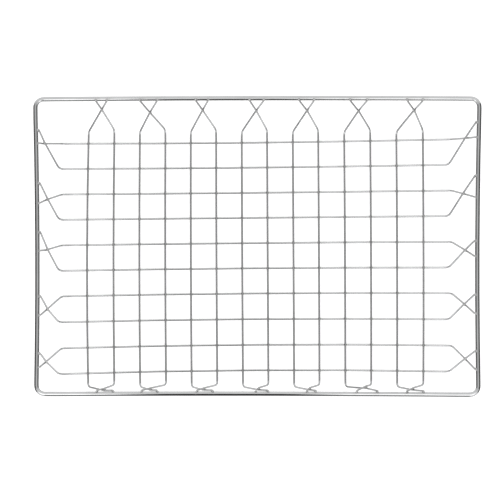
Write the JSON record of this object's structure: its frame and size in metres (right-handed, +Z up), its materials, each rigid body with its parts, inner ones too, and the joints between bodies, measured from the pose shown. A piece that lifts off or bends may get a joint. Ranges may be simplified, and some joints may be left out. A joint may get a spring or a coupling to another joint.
{
  "type": "bakery cooling rack",
  "caption": "Shallow open wire tray for cooling bread or pastry: a square mesh of thin welded steel wire hangs below a heavier rim rod, its wire ends rising and crossing in pairs",
  "frame": {"origin": "on the ground under the middle of the rack, at the bottom centre of its bounding box", "axes": "+X runs along the rack's long side, +Y across it towards its back side, +Z up out of the open tray"},
  "size_m": [0.6602, 0.4538, 0.0762],
  "materials": {
    "rim_chrome": "bright plated steel rod, lightly worn from handling",
    "wire_chrome": "bright plated drawn steel wire, satin at the welds"
  },
  "bodies": {
    "root": {"rim_rod": "rim_chrome", "long_wire_01": "wire_chrome", "long_wire_02": "wire_chrome", "long_wire_03": "wire_chrome", "long_wire_04": "wire_chrome", "long_wire_05": "wire_chrome", "long_wire_06": "wire_chrome", "long_wire_07": "wire_chrome", "long_wire_08": "wire_chrome", "long_wire_09": "wire_chrome", "long_wire_10": "wire_chrome", "cross_wire_01": "wire_chrome", "cross_wire_02": "wire_chrome", "cross_wire_03": "wire_chrome", "cross_wire_04": "wire_chrome", "cross_wire_05": "wire_chrome", "cross_wire_06": "wire_chrome", "cross_wire_07": "wire_chrome", "cross_wire_08": "wire_chrome", "cross_wire_09": "wire_chrome", "cross_wire_10": "wire_chrome", "cross_wire_11": "wire_chrome", "cross_wire_12": "wire_chrome", "cross_wire_13": "wire_chrome", "cross_wire_14": "wire_chrome"}
  },
  "joints": []
}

**What to produce:** Reproduce the full listing exactly.

**The answer:**
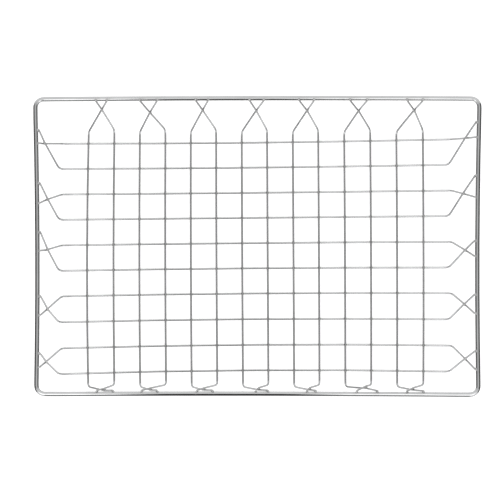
Write the JSON record of this object's structure: its frame and size in metres (right-handed, +Z up), its materials, each rigid body with its parts, inner ones too, and the joints between bodies, measured from the pose shown. A piece that lifts off or bends may get a joint. Ranges may be simplified, and some joints may be left out. A joint may get a spring or a coupling to another joint.
{
  "type": "bakery cooling rack",
  "caption": "Shallow open wire tray for cooling bread or pastry: a square mesh of thin welded steel wire hangs below a heavier rim rod, its wire ends rising and crossing in pairs",
  "frame": {"origin": "on the ground under the middle of the rack, at the bottom centre of its bounding box", "axes": "+X runs along the rack's long side, +Y across it towards its back side, +Z up out of the open tray"},
  "size_m": [0.6602, 0.4538, 0.0762],
  "materials": {
    "rim_chrome": "bright plated steel rod, lightly worn from handling",
    "wire_chrome": "bright plated drawn steel wire, satin at the welds"
  },
  "bodies": {
    "root": {"rim_rod": "rim_chrome", "long_wire_01": "wire_chrome", "long_wire_02": "wire_chrome", "long_wire_03": "wire_chrome", "long_wire_04": "wire_chrome", "long_wire_05": "wire_chrome", "long_wire_06": "wire_chrome", "long_wire_07": "wire_chrome", "long_wire_08": "wire_chrome", "long_wire_09": "wire_chrome", "long_wire_10": "wire_chrome", "cross_wire_01": "wire_chrome", "cross_wire_02": "wire_chrome", "cross_wire_03": "wire_chrome", "cross_wire_04": "wire_chrome", "cross_wire_05": "wire_chrome", "cross_wire_06": "wire_chrome", "cross_wire_07": "wire_chrome", "cross_wire_08": "wire_chrome", "cross_wire_09": "wire_chrome", "cross_wire_10": "wire_chrome", "cross_wire_11": "wire_chrome", "cross_wire_12": "wire_chrome", "cross_wire_13": "wire_chrome", "cross_wire_14": "wire_chrome"}
  },
  "joints": []
}